Edit after seeing your clarification:
Ah, now I see. There's no such thing as "a" Gaussian random. Distribution only makes sense with regard to the whole sequence from one seed, so what you need to do is create and seed a single generator, then fetch the Nth random value from that generator for each of your keys N. If you're not doing this in order (that is, if you're fetching from keys totally at random and not as part of a sequence) this will be very slow, but still possible. You may want to see if you can force a sequence, say by sorting the keys before you fetch them.
ojrandlib has a function discard() for this too, so that if you need to find the 1,000,000th number in a sequence, you can seed the PRNG and discard 999,999 of them, which is faster than actually generating them, but will still be pretty slow.

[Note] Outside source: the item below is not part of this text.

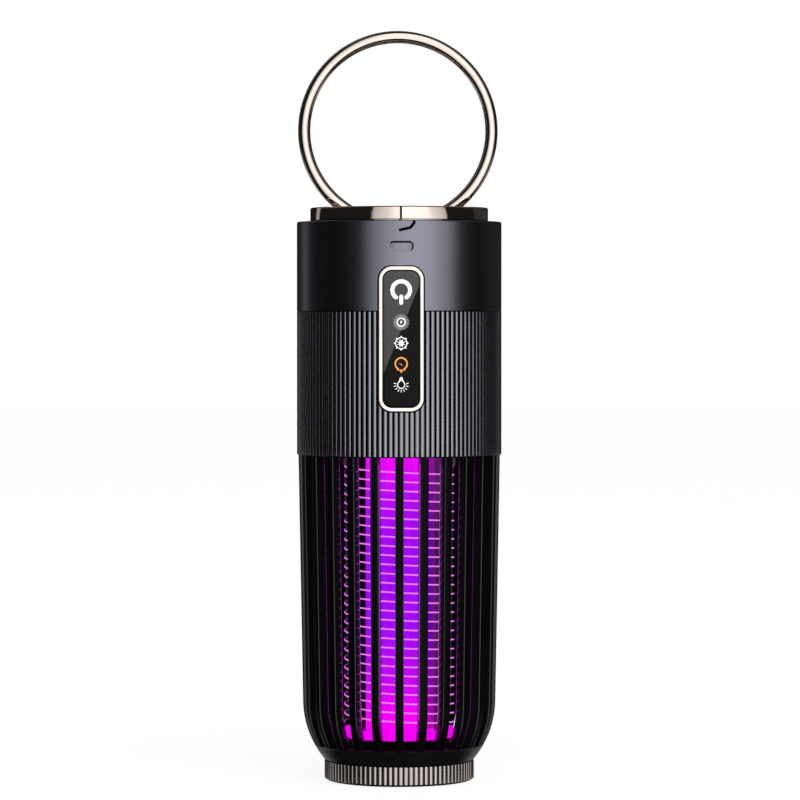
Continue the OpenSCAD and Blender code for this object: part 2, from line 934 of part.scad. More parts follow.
module knurled_base() {
    knurl_z0 = 0.6;
    knurl_z1 = base_h - 0.2;
    root_r = base_r - 0.8;
    core_r = root_r - 0.2;
    rib_share = 0.62;
    lip_in_r = foot_in_r - 0.6;
    color("#a89d96")
        difference() {
            union() {
                rotate_extrude()
                    polygon([
                        [0, base_floor_z],
                        [lip_in_r, base_floor_z],
                        [lip_in_r, base_lip_z],
                        [core_r, base_lip_z],
                        [core_r, base_h - 0.1],
                        [core_r - 0.3, base_h],
                        [neck_r, base_h],
                        [neck_r, neck_z1],
                        [neck_bore_r, neck_z1],
                        [neck_bore_r, base_floor_z + base_floor_t],
                        [0, base_floor_z + base_floor_t]
                    ]);
                translate([0, 0, knurl_z0])
                    linear_extrude(knurl_z1 - knurl_z0)
                        difference() {
                            polygon(ribbed_outline(base_ribs, root_r, base_r, rib_share));
                            circle(root_r - 0.6);
                        }
                around(lug_n, 30 - lug_angle / 2)
                    translate([0, 0, lug_z1 - lug_h])
                        rotate_extrude(angle = lug_angle)
                            translate([neck_r - 0.5, 0])
                                square([lug_r - neck_r + 0.5, lug_h]);
            }
            // room for the seal
            ring(neck_r, neck_r + 2.1, base_h - 0.5, base_h + 0.1);
            // groove for the foot
            ring(foot_in_r - foot_fit, foot_out_r + foot_fit, base_lip_z - 1, base_floor_z + foot_sunk);
        }
}

// Rubber ring that the lantern stands on
module foot_ring() {
    color("#101010")
        ring(foot_in_r, foot_out_r, 0, base_floor_z + foot_sunk);
}

handle_ring();
handle_saddle();
saddle_strap();
saddle_screws();
top_cap();
cap_screws();
upper_shell();
ribbed_grip();
port_plug();
charging_socket();
port_board();
panel_bezel();
panel_lens();
panel_light_guide();
panel_board();
panel_leds();
touch_springs();
inner_frame();
battery_cell();
battery_tabs();
main_board();
step_up_transformer();
high_voltage_capacitor();
reservoir_capacitor();
controller_chip();
wiring();
cage_top_ring();
grid_head();
clamp_screws();
grid_terminals();
grid_posts();
grid_wire_a();
grid_wire_b();
light_tube();
led_board();
lure_leds();
lower_carrier();
carrier_screws();
cage_fins();
cage_bottom_ring();
collection_tray();
base_seal();
knurled_base();
foot_ring();
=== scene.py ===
import bmesh
import bpy
import math
import numpy as np
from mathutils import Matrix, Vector


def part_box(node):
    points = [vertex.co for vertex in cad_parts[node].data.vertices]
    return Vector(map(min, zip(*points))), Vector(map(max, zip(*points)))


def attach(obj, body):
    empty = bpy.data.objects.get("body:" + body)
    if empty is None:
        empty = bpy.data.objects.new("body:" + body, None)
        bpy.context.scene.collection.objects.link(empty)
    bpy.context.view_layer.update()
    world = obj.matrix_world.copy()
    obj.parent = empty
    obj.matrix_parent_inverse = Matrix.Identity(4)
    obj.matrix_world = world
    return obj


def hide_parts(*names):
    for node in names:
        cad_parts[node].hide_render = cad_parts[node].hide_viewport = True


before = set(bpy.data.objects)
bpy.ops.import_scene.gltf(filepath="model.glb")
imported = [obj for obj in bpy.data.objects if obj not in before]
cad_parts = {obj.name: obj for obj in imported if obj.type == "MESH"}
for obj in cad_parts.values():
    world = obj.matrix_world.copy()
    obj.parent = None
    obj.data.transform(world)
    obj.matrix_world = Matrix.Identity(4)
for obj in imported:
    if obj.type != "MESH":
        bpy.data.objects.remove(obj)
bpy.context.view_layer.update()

MM = 0.001
TAU = 2 * math.pi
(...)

Probably better: instead of using your key to seed a Gaussian generator, compute a good hash function of the key + fixed seed (which will result in uniformly distributed random bits), then interpret those hash bits as two uniform floats, then do the Box-Muller or Ziggurat with those to transform the distribution. That way, the numbers you get will be all from the same "seed" (which is the input to the hash), but normally distributed. You don't need a cryptographically secure hash, so something like MurMurHash might work well, though you would probably be better off rolling your own for such a special purpose.
Thought users of my library might have similar problems to yours, so I investigated some possibilities. Here's some code that might work for you:
/* Thomas Wang's 32-bit integer hash */
uint32_t nth_rand32(uint32_t a) {
a -= a << 6;
a ^= a >> 17;
a -= a << 9;
a ^= a << 4;
a -= a << 3;
a ^= a << 10;
a ^= a >> 15;
return a;
}
/* Marsaglia polar method */
double nth_normal(int index) {
double f, g, w;
int skip = 0;
uint64_t x, y;
do {
x = (uint64_t)nth_rand32((index & ~1) + skip);
y = (uint64_t)nth_rand32((index | 1) + skip);
skip += 0x40000001;
x = (x << 20) | 0x3ff0000000000000ull;
f = *(double *)(&x) * 2.0 - 3.0;
y = (y << 20) | 0x3ff0000000000000ull;
g = *(double *)(&y) * 2.0 - 3.0;
w = f * f + g * g;
} while (w >= 1.0 || w == 0.0);
w = sqrt((-2.0 * log(w)) / w);
if (index & 1) w *= f;
else w *= g;
return w;
}
The hash doesn't pass diehard, but it's pretty good. I generated 10,000,000 random normals, and got this distribution (if this image upload works):
Not perfect, but not too bad. It would be a lot better with a more expensive hash, but I'll let you decide where the speed/accuracy tradeoff is for you.